*To be done*
Both the line containing "The build123d and" and the line containing "powder coat on" are to be reproduced exactly, along with every line between them, and nothing more.

CAD and scene scripts
━━━━━━━━

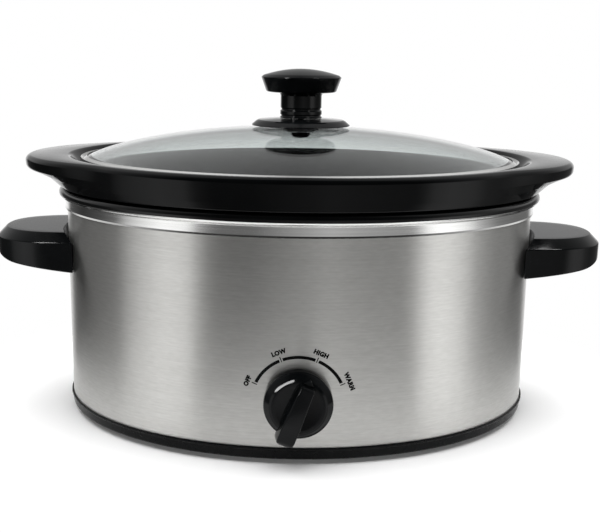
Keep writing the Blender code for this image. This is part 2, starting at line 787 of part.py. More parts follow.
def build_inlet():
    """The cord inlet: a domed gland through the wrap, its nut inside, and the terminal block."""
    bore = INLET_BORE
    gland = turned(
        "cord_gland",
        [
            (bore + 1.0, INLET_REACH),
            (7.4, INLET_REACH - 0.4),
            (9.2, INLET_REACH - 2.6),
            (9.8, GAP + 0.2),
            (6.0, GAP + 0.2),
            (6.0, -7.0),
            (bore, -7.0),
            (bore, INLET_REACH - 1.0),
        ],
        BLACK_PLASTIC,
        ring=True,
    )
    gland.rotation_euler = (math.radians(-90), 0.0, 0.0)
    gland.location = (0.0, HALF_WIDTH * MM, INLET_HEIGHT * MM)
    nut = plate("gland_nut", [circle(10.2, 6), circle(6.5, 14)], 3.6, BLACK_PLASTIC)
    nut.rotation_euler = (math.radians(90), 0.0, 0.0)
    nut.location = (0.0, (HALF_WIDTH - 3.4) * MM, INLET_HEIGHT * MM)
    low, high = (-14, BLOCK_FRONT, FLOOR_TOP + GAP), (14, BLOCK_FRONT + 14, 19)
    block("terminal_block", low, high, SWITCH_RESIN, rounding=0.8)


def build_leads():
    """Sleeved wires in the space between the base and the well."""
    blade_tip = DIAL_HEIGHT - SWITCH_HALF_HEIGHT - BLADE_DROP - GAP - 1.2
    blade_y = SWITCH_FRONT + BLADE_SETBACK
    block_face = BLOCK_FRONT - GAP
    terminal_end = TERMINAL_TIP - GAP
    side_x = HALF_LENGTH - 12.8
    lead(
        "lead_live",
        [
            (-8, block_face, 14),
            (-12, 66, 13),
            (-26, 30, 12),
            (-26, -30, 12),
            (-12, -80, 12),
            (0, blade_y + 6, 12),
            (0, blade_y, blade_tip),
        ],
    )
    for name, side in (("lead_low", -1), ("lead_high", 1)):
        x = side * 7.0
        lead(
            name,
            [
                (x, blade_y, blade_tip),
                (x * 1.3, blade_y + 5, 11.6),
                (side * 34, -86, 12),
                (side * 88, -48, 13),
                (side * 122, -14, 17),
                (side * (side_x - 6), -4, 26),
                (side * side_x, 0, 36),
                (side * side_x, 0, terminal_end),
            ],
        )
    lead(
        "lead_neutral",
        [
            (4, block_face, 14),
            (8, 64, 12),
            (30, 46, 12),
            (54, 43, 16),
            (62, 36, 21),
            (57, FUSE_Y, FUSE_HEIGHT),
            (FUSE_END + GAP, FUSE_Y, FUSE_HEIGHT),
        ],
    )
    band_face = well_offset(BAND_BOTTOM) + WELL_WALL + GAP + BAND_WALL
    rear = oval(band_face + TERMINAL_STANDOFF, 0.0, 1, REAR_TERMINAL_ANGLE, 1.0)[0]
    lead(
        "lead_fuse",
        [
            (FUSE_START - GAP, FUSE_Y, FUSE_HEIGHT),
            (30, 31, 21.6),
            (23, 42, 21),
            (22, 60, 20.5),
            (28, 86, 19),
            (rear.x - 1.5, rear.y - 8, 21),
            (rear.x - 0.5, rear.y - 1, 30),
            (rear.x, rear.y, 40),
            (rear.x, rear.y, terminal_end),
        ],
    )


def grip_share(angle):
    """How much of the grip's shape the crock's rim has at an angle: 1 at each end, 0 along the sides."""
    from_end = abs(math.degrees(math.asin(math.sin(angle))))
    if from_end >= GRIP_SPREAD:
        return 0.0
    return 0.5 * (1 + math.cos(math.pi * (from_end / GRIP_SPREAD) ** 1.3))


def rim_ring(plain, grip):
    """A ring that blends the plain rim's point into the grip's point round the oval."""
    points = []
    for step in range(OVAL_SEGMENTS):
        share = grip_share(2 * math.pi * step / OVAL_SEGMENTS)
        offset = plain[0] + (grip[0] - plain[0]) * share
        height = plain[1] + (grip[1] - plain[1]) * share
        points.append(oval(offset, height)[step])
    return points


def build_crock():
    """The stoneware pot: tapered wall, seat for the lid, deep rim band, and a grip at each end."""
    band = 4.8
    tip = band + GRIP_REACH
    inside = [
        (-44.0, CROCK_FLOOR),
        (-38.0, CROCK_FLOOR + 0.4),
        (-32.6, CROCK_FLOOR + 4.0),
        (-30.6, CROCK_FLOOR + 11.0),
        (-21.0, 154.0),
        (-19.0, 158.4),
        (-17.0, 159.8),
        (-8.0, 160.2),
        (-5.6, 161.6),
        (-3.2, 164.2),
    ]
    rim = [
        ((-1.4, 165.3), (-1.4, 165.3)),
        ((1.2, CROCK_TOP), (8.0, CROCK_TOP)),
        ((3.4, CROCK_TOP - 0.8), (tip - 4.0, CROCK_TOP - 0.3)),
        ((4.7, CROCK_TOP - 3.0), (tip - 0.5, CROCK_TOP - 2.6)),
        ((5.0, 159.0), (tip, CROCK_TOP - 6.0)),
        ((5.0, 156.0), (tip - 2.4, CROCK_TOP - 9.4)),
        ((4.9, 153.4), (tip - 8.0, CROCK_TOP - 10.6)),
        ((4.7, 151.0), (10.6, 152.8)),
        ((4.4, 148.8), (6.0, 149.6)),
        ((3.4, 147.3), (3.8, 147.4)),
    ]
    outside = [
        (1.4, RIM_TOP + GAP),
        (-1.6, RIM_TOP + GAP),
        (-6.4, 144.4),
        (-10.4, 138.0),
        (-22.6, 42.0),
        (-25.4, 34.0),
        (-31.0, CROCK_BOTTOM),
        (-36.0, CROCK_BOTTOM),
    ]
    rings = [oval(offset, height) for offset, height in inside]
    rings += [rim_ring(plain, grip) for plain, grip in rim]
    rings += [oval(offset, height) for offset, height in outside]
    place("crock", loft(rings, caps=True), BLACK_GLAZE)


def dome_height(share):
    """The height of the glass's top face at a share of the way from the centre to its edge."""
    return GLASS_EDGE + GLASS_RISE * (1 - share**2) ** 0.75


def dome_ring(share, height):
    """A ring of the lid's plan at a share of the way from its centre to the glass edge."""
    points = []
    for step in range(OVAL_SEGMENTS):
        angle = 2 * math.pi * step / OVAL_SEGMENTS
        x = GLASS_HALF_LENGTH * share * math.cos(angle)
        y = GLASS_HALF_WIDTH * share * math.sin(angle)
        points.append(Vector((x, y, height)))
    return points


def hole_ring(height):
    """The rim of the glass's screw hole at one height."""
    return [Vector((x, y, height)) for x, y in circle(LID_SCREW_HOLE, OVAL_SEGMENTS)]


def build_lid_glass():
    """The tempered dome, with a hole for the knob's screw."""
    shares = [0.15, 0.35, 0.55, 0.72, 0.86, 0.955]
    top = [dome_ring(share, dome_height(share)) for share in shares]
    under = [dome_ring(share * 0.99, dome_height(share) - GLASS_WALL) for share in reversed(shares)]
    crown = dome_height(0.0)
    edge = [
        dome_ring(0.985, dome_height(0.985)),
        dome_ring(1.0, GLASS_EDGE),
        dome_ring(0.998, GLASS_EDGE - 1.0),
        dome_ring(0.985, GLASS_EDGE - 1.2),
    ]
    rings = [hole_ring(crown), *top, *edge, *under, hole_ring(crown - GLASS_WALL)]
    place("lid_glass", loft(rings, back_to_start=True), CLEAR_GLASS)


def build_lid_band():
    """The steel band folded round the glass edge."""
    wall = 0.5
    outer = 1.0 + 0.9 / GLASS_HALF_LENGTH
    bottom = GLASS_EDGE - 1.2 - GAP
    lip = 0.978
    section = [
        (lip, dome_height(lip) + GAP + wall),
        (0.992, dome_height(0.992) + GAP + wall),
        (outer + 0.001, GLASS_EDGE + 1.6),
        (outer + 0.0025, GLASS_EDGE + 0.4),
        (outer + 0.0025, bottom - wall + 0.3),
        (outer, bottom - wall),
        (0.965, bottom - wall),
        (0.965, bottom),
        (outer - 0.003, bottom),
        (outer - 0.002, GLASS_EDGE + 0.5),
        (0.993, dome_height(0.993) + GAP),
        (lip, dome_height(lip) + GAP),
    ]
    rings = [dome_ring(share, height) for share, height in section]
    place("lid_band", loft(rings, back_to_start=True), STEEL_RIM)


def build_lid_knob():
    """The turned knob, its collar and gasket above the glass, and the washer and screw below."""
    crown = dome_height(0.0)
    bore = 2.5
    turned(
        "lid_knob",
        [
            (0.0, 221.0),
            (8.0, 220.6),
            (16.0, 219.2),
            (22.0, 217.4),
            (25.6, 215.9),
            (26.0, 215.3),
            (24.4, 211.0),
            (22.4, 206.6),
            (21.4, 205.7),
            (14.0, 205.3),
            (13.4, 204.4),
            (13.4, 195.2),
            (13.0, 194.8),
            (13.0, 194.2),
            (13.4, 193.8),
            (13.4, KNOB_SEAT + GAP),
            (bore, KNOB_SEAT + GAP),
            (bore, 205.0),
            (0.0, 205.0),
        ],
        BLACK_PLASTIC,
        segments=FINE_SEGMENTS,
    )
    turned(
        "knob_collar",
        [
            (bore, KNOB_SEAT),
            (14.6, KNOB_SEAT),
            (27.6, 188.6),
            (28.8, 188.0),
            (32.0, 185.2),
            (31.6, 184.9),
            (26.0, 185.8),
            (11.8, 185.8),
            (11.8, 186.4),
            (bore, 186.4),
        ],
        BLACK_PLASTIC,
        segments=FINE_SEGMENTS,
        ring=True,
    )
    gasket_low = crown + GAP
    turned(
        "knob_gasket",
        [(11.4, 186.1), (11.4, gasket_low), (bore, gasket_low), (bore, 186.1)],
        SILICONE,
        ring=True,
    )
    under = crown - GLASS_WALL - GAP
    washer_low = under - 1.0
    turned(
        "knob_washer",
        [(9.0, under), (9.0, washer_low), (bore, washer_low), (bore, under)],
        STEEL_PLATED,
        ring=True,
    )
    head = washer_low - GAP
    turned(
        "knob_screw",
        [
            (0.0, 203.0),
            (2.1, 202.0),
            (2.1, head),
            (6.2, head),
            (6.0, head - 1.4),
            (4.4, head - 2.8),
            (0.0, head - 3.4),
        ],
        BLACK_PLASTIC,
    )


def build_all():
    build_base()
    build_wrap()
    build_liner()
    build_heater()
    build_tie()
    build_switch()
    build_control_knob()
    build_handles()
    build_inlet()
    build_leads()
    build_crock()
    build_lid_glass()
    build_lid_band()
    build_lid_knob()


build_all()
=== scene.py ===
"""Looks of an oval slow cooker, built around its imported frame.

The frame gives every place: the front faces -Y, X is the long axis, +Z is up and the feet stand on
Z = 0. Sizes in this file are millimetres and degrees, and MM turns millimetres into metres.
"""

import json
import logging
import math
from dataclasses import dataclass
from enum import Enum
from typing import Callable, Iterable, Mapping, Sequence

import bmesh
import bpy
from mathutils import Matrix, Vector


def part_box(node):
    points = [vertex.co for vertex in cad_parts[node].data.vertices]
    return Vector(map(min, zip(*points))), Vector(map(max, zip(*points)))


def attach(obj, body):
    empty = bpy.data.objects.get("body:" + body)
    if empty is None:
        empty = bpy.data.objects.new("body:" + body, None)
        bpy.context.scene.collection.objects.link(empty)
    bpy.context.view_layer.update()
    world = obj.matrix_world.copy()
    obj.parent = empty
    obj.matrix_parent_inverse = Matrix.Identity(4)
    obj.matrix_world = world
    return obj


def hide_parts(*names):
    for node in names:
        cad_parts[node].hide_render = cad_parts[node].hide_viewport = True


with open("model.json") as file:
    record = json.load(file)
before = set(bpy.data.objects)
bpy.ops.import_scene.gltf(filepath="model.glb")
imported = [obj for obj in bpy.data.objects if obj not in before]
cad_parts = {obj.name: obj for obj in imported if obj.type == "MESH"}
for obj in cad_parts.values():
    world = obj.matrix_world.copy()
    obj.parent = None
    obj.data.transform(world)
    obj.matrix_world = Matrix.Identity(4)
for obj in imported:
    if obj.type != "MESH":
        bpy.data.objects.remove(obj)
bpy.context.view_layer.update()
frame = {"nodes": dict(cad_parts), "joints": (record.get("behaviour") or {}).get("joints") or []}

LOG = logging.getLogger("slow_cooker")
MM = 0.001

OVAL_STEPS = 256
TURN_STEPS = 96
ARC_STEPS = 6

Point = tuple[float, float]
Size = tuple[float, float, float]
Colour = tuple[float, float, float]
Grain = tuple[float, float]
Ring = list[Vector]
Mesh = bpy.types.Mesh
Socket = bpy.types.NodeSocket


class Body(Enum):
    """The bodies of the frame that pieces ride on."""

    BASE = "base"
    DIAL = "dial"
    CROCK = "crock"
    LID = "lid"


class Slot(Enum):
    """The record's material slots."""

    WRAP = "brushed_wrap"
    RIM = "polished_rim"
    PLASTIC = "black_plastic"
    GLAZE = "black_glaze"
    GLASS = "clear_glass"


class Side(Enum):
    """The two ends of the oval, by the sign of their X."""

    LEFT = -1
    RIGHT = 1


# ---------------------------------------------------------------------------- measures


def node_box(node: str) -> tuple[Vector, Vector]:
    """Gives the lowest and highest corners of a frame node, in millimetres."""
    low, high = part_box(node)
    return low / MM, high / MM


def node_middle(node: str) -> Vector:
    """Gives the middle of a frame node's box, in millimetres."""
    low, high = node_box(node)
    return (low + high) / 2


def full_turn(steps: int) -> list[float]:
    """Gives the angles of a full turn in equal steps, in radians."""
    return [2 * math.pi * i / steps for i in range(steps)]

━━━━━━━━

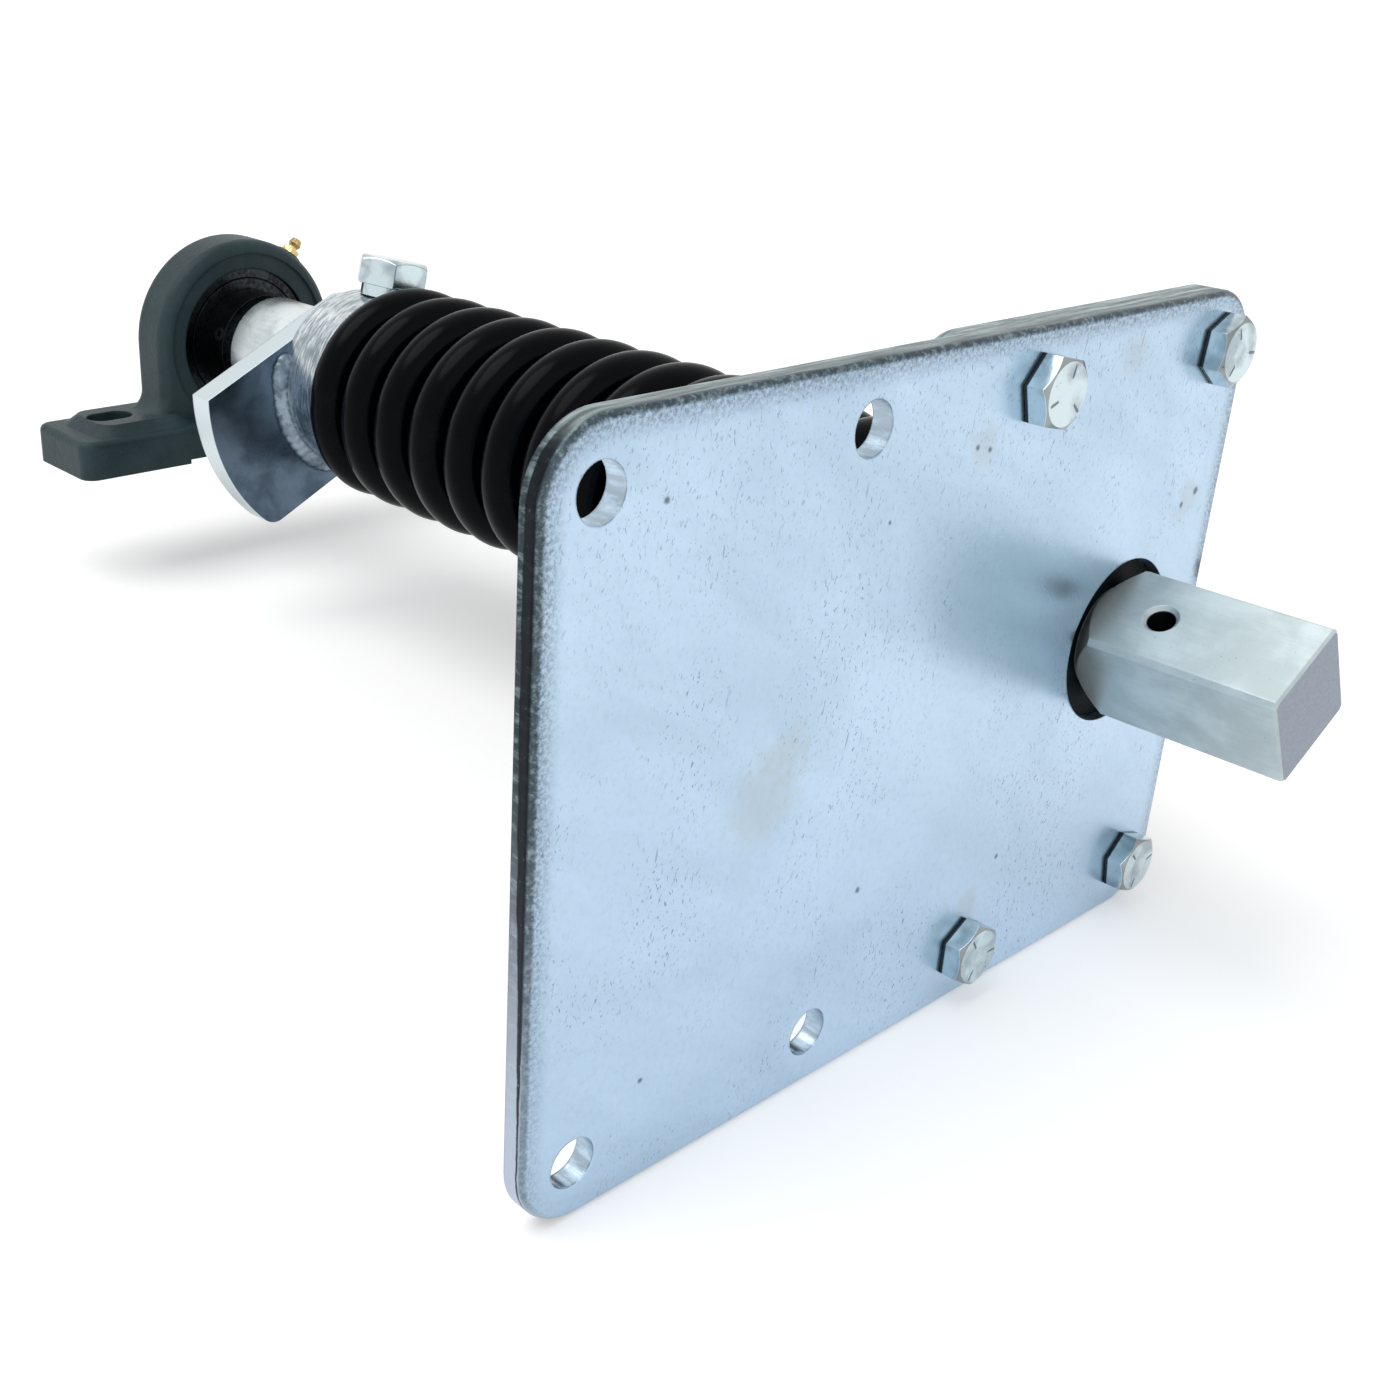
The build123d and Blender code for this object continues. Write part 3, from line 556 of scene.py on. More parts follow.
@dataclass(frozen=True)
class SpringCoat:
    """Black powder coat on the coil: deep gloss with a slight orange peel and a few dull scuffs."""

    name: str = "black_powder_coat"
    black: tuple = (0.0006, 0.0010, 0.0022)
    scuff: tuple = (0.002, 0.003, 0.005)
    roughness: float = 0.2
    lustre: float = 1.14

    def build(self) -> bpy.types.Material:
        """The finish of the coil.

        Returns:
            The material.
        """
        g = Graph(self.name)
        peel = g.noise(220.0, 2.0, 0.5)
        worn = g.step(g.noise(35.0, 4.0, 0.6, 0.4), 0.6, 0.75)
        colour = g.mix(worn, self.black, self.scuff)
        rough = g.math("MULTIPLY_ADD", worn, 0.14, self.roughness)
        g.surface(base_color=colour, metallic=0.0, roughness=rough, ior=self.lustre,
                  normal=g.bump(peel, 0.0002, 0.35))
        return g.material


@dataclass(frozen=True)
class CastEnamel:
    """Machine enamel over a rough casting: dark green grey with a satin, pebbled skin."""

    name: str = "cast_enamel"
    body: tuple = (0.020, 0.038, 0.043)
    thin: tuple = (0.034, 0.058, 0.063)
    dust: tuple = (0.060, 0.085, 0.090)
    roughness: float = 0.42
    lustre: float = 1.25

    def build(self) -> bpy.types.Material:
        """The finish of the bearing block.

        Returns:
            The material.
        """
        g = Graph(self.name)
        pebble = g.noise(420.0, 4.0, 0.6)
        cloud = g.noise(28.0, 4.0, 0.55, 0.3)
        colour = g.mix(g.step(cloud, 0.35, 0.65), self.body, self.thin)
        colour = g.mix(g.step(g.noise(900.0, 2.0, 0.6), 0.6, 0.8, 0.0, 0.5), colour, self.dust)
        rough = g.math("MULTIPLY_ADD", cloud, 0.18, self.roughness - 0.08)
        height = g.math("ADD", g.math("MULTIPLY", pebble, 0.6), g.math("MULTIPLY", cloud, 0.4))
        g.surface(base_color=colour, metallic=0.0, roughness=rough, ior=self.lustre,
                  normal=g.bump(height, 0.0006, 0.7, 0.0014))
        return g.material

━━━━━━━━

*Written reply*
The build123d and Blender code for this object continues. Write part 3, from line 556 of scene.py on. More parts follow.
@dataclass(frozen=True)
class SpringCoat:
    """Black powder coat on the coil: deep gloss with a slight orange peel and a few dull scuffs."""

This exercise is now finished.